▶ Work instructions: Copy out, exactly and without additions, the lines from the one that contains "WIRE_SIDES, WIRE_STEPS), SPRING_WIRE);" to the one that contains "imported = [obj", both ends included.

▶ Collected data:
** start **
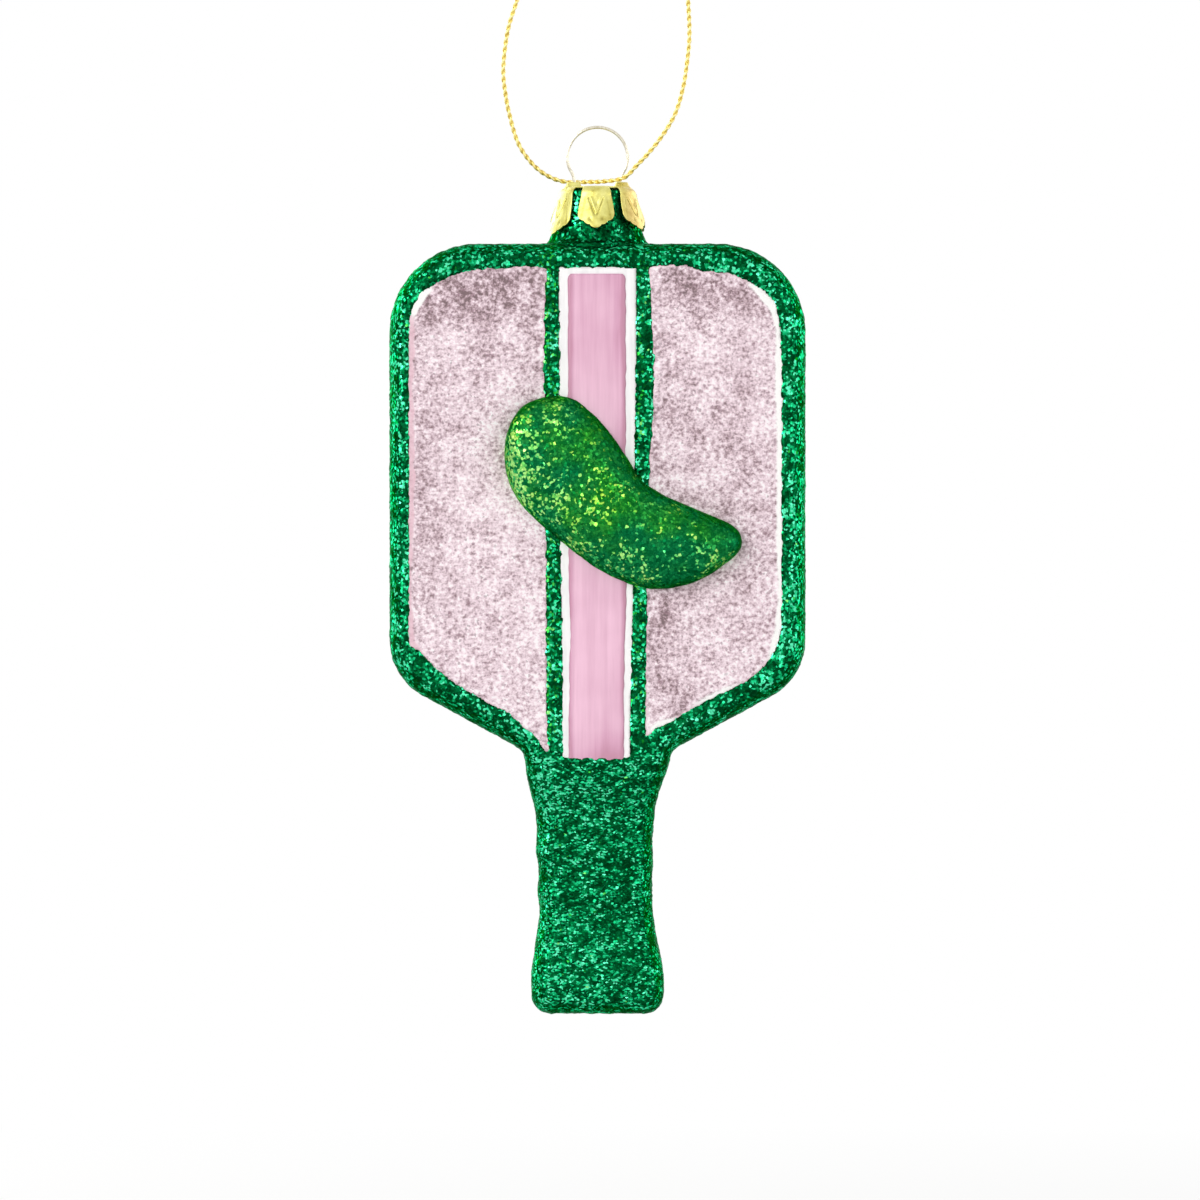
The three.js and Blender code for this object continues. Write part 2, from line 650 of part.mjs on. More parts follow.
/** One leaf as a thin closed sheet, from under the cap's disc down to its lobes. */
function capLeaf() {
  const positions = [];
  const triangles = [];
  const straightTop = CAP_TOP - CAP_SHOULDER_RADIUS;
  const notchHeight = CAP_TOP - LEAF_TIP_DROP + MIDDLE_LOBE_DROP;
  const point = (across, down, depth) => {
    const narrowed = Math.min(1, down / LEAF_SLOT_TAPER_SHARE);
    const slot = THREE.MathUtils.lerp(LEAF_SLOT_TOP, LEAF_SLOT_MIDDLE, narrowed);
    let radius;
    let height;
    if (down <= LEAF_BEND_SHARE) {
      const bent = down / LEAF_BEND_SHARE;
      const angle = (Math.PI / 2) * bent - LEAF_ROOT_TUCK * (1 - bent);
      const bend = CAP_SHOULDER_RADIUS - depth;
      radius = CAP_RADIUS - CAP_SHOULDER_RADIUS + bend * Math.sin(angle);
      height = straightTop + bend * Math.cos(angle);
    } else {
      const share = (down - LEAF_BEND_SHARE) / (1 - LEAF_BEND_SHARE);
      const lower = notchHeight - lobeDrop(across);
      height = THREE.MathUtils.lerp(straightTop, lower, share);
      const fall = (straightTop - height) / (straightTop - notchHeight);
      const flare = LEAF_FLARE * fall ** LEAF_FLARE_POWER;
      radius = CAP_RADIUS - depth + flare + leafRelief(across, down);
    }
    const halfAngle = Math.PI / LEAF_COUNT - Math.asin(slot / 2 / CAP_RADIUS);
    const turn = across * halfAngle;
    return [radius * Math.sin(turn), -radius * Math.cos(turn), height];
  };
  const columns = leafColumns();
  for (const depth of [0, CAP_SHEET]) {
    for (let row = 0; row <= LEAF_ROWS; row += 1) {
      for (const across of columns) {
        positions.push(...point(across, row / LEAF_ROWS, depth));
      }
    }
  }
  const wide = columns.length;
  const inner = wide * (LEAF_ROWS + 1);
  const quad = (a, b, c, d) => triangles.push(a, b, c, a, c, d);
  for (let row = 0; row < LEAF_ROWS; row += 1) {
    for (let column = 0; column + 1 < wide; column += 1) {
      const a = row * wide + column;
      quad(a, a + wide, a + wide + 1, a + 1);
      quad(inner + a, inner + a + 1, inner + a + wide + 1, inner + a + wide);
    }
    const left = row * wide;
    const right = left + wide - 1;
    quad(left, inner + left, inner + left + wide, left + wide);
    quad(right, right + wide, inner + right + wide, inner + right);
  }
  for (let column = 0; column + 1 < wide; column += 1) {
    const bottom = LEAF_ROWS * wide + column;
    quad(column, column + 1, inner + column + 1, inner + column);
    quad(bottom, inner + bottom, inner + bottom + 1, bottom + 1);
  }
  return solidOfArrays(positions, triangles);
}

/** Long hole round a leg of the hanger, widened by a margin. */
function legHole(margin, bottom, top) {
  const halfWidth = WIRE_DIAMETER / 2 + LEG_CLEARANCE + margin;
  const reach = LEG_SPREAD + HOLE_END_CLEARANCE;
  const shape = new THREE.Shape();
  shape.absarc(LEG_SPACING / 2, 0, halfWidth, Math.PI / 2, (3 * Math.PI) / 2, false);
  shape.absarc(LEG_SPACING / 2 + reach, 0, halfWidth, -Math.PI / 2, Math.PI / 2, false);
  shape.closePath();
  const geometry = new THREE.ExtrudeGeometry(shape, {
    depth: top - bottom,
    bevelEnabled: false,
    curveSegments: HOLE_SEGMENTS,
  });
  geometry.translate(0, 0, bottom);
  return solidOf(geometry);
}

/** Whole cap: disc, leaves, and a raised guide round each hole for the wire. */
function crownCap() {
  const discRadius = CAP_RADIUS - CAP_SHOULDER_RADIUS + DISC_OVERLAP;
  let cap = turned([
    [0, CAP_UNDERSIDE],
    [discRadius, CAP_UNDERSIDE],
    [discRadius, CAP_TOP],
    [0, CAP_TOP],
  ]);
  const leaf = capLeaf();
  for (let index = 0; index < LEAF_COUNT; index += 1) {
    cap = cap.add(leaf.rotate([0, 0, (360 / LEAF_COUNT) * index]));
  }
  const guide = legHole(GUIDE_WALL, CAP_UNDERSIDE, GUIDE_TOP);
  const hole = legHole(0, CAP_UNDERSIDE - 1, GUIDE_TOP + 1);
  return cap
    .add(guide)
    .add(onLeft(guide))
    .subtract(hole)
    .subtract(onLeft(hole));
}

// Wire hanger: one spring wire bent to a ring with two legs inside the neck

/** Path of the wire, from the end of the left leg round the ring to the right leg. */
function wireRoute() {
  const half = LEG_SPACING / 2;
  const legEnd = CAP_UNDERSIDE - LEG_LENGTH;
  const leg = LEG_SHAPE.map(([spread, share]) => (
    [half + LEG_SPREAD * spread, legEnd + LEG_LENGTH * share]
  ));
  leg.push([half, GUIDE_TOP - LEG_BEND_DEPTH]);
  const start = Math.asin(half / RING_RADIUS) + RING_SHOULDER_ANGLE;
  const ring = [];
  for (let index = 0; index <= RING_POINTS; index += 1) {
    const angle = start + ((2 * Math.PI - 2 * start) * index) / RING_POINTS;
    ring.push([-RING_RADIUS * Math.sin(angle), RING_CENTRE - RING_RADIUS * Math.cos(angle)]);
  }
  const left = leg.map(([x, z]) => [-x, z]);
  const right = [...leg].reverse();
  const points = [...left, ...ring, ...right].map(([x, z]) => new THREE.Vector3(x, 0, z));
  return new THREE.CatmullRomCurve3(points, false, 'centripetal');
}

// Cord and knot

/** Knot of the two strands with its two cut tails. */
function cordKnot() {
  const lump = new THREE.SphereGeometry(KNOT_WIDTH / 2, KNOT_SIDES, KNOT_ROWS);
  lump.rotateX(Math.PI / 2);
  lump.scale(1, 1, KNOT_HEIGHT / KNOT_WIDTH);
  const centre = HANGING_HEIGHT + KNOT_HEIGHT / 2;
  const top = HANGING_HEIGHT + KNOT_HEIGHT;
  lump.translate(0, 0, centre);
  let knot = solidOf(lump);
  for (const side of [-1, 1]) {
    const tail = new THREE.CatmullRomCurve3([
      new THREE.Vector3(side * TAIL_ROOT_SPREAD, 0, centre),
      new THREE.Vector3(side * TAIL_EXIT_SPREAD, 0, top),
      new THREE.Vector3(side * TAIL_SPREAD, side * TAIL_TWIST, top + TAIL_LENGTH),
    ]);
    knot = knot.add(solidOf(tube(tail, CORD_DIAMETER, CORD_SIDES, TAIL_STEPS)));
  }
  return knot;
}

// Assembly

const ornament = new THREE.Group();

/** Adds a named piece with its own material to the ornament. */
function addPiece(name, geometry, finish) {
  const mesh = new THREE.Mesh(geometry, new THREE.MeshStandardMaterial(finish));
  mesh.name = name;
  ornament.add(mesh);
}

const panel = frontPanel();
const band = enamelBand();
const stripe = satinStripe();
const cordPoints = CORD_ROUTE.map((point) => new THREE.Vector3(...point));
const cordPath = new THREE.CatmullRomCurve3(cordPoints);

addPiece('glass_body', geometryOf(glassBody()), CLEAR_GLASS);
addPiece('green_glitter_coat', geometryOf(greenCoat()), GREEN_GLITTER);
addPiece('pickle_glitter_coat', geometryOf(pickleCoat()), PICKLE_GLITTER);
addPiece('front_left_panel', geometryOf(onLeft(panel).subtract(pickle(LAYER_GAP))), PINK_GLITTER);
addPiece('front_right_panel', geometryOf(panel.subtract(pickle(LAYER_GAP))), PINK_GLITTER);
addPiece('front_upper_band', geometryOf(partedByPickle(band, true)), WHITE_ENAMEL);
addPiece('front_lower_band', geometryOf(partedByPickle(band, false)), WHITE_ENAMEL);
addPiece('front_upper_stripe', geometryOf(partedByPickle(stripe, true)), PINK_SATIN);
addPiece('front_lower_stripe', geometryOf(partedByPickle(stripe, false)), PINK_SATIN);
addPiece('back_left_panel', geometryOf(onBack(panel)), PINK_GLITTER);
addPiece('back_right_panel', geometryOf(onBack(onLeft(panel))), PINK_GLITTER);
addPiece('back_band', geometryOf(onBack(band)), WHITE_ENAMEL);
addPiece('back_stripe', geometryOf(onBack(stripe)), PINK_SATIN);
addPiece('crown_cap', geometryOf(crownCap()), PALE_GOLD);
addPiece('wire_hanger', tube(wireRoute(), WIRE_DIAMETER, WIRE_SIDES, WIRE_STEPS), SPRING_WIRE);
addPiece('hanging_cord', tube(cordPath, CORD_DIAMETER, CORD_SIDES, CORD_STEPS), GOLD_CORD);
addPiece('cord_knot', geometryOf(cordKnot()), GOLD_CORD);

ornament.position.z = -HANGING_HEIGHT;

export default ornament;
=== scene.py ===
# %% [markdown]
# # A blown-glass pickleball paddle ornament
# The ornament is a mould-blown glass paddle about 58 mm wide. It is painted and rolled in
# glitter, closed with a pressed foil crown cap, and hung on a gold cord. This lesson dresses
# the fixed model of it: every surface that shows is made here from a formula, in the same
# place as the solid that it stands for, and gets a finish made of nodes.

# %% The fixed model
import math

import bpy
import numpy as np
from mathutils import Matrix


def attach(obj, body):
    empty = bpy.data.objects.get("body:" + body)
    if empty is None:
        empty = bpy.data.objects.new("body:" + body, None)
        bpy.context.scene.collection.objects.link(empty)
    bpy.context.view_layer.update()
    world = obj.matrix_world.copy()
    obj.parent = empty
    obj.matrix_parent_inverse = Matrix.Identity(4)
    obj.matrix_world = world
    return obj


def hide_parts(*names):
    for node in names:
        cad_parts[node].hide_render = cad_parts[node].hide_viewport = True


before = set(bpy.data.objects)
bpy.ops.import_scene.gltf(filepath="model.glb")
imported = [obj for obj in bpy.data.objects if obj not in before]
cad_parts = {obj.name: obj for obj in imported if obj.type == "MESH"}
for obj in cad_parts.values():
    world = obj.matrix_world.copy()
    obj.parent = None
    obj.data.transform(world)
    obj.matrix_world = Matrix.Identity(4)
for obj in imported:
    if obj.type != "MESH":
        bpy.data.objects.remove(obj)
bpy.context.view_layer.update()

# %% [markdown]
# ## Units
# The maker's sizes are in millimetres, with heights counted up from the end of the handle.
# Blender's are in metres from the hanging point under the knot, 182.6 mm above that end. One
# function turns points of the first kind into the second, and another does so for a height
# alone, so every shape below can use the maker's numbers.

# %% From the maker's millimetres to metres
HANGING_HEIGHT = 182.6


def place(points):
    """Metres in the frame: (x, y, height) in mm becomes (x, y, height - 182.6) / 1000."""
    return (np.asarray(points) - (0, 0, HANGING_HEIGHT)) / 1000


def level_of(height):
    """The z in metres of a height in mm."""
    return (height - HANGING_HEIGHT) / 1000


# %% [markdown]
# ## The camera
# The photograph looks straight at the face: both edges of the paddle show alike and the
# handle's end is a level line. The frame of 1200 by 1200 pixels spans 169.2 mm at the
# paddle's middle plane. A long lens from one metre keeps the face and the outline in scale.

# %% Camera
FRAME_WIDTH = 0.1692
FRAME_CENTRE = (0.00035, 0.0, -0.1245)
CAMERA_DISTANCE = 1.0

camera_data = bpy.data.cameras.new("photograph_camera")
camera_data.sensor_width = 36
camera_data.lens = camera_data.sensor_width * CAMERA_DISTANCE / FRAME_WIDTH
camera_data.clip_start = 0.01
camera_data.clip_end = 20
camera = bpy.data.objects.new("photograph_camera", camera_data)
camera.location = (FRAME_CENTRE[0], -CAMERA_DISTANCE, FRAME_CENTRE[2])
camera.rotation_euler = (math.pi / 2, 0, 0)
bpy.context.scene.collection.objects.link(camera)
bpy.context.scene.camera = camera
print("lens", round(camera_data.lens, 1), "mm")

# %% [markdown]
# ## Meshes from arrays
# Each surface here is a grid: a table of points with rows and columns. Neighbours in the
# table make the four-sided faces, and where the surface meets itself, as round a tube, the
# last column joins the first. A body is a table of points in mm with one or more arrays of
# faces. One helper checks which way the faces look through the volume: a closed surface with
# its faces outward has a positive one.

# %% Faces of a grid
def grid_quads(rows, columns, close_rows=False, close_columns=False):
    """Faces of a grid whose vertex (r, c) has the number r * columns + c."""
    row = np.arange(rows if close_rows else rows - 1)
    column = np.arange(columns if close_columns else columns - 1)
    row, column = np.meshgrid(row, column, indexing="ij")
    next_row, next_column = (row + 1) % rows, (column + 1) % columns
    corners = [
        row * columns + column,
        row * columns + next_column,
        next_row * columns + next_column,
        next_row * columns + column,
    ]
    return np.stack(corners, axis=-1).reshape(-1, 4)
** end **
▶ Final result:
addPiece('wire_hanger', tube(wireRoute(), WIRE_DIAMETER, WIRE_SIDES, WIRE_STEPS), SPRING_WIRE);
addPiece('hanging_cord', tube(cordPath, CORD_DIAMETER, CORD_SIDES, CORD_STEPS), GOLD_CORD);
addPiece('cord_knot', geometryOf(cordKnot()), GOLD_CORD);

ornament.position.z = -HANGING_HEIGHT;

export default ornament;
=== scene.py ===
# %% [markdown]
# # A blown-glass pickleball paddle ornament
# The ornament is a mould-blown glass paddle about 58 mm wide. It is painted and rolled in
# glitter, closed with a pressed foil crown cap, and hung on a gold cord. This lesson dresses
# the fixed model of it: every surface that shows is made here from a formula, in the same
# place as the solid that it stands for, and gets a finish made of nodes.

# %% The fixed model
import math

import bpy
import numpy as np
from mathutils import Matrix


def attach(obj, body):
    empty = bpy.data.objects.get("body:" + body)
    if empty is None:
        empty = bpy.data.objects.new("body:" + body, None)
        bpy.context.scene.collection.objects.link(empty)
    bpy.context.view_layer.update()
    world = obj.matrix_world.copy()
    obj.parent = empty
    obj.matrix_parent_inverse = Matrix.Identity(4)
    obj.matrix_world = world
    return obj


def hide_parts(*names):
    for node in names:
        cad_parts[node].hide_render = cad_parts[node].hide_viewport = True


before = set(bpy.data.objects)
bpy.ops.import_scene.gltf(filepath="model.glb")
imported = [obj for obj in bpy.data.objects if obj not in before]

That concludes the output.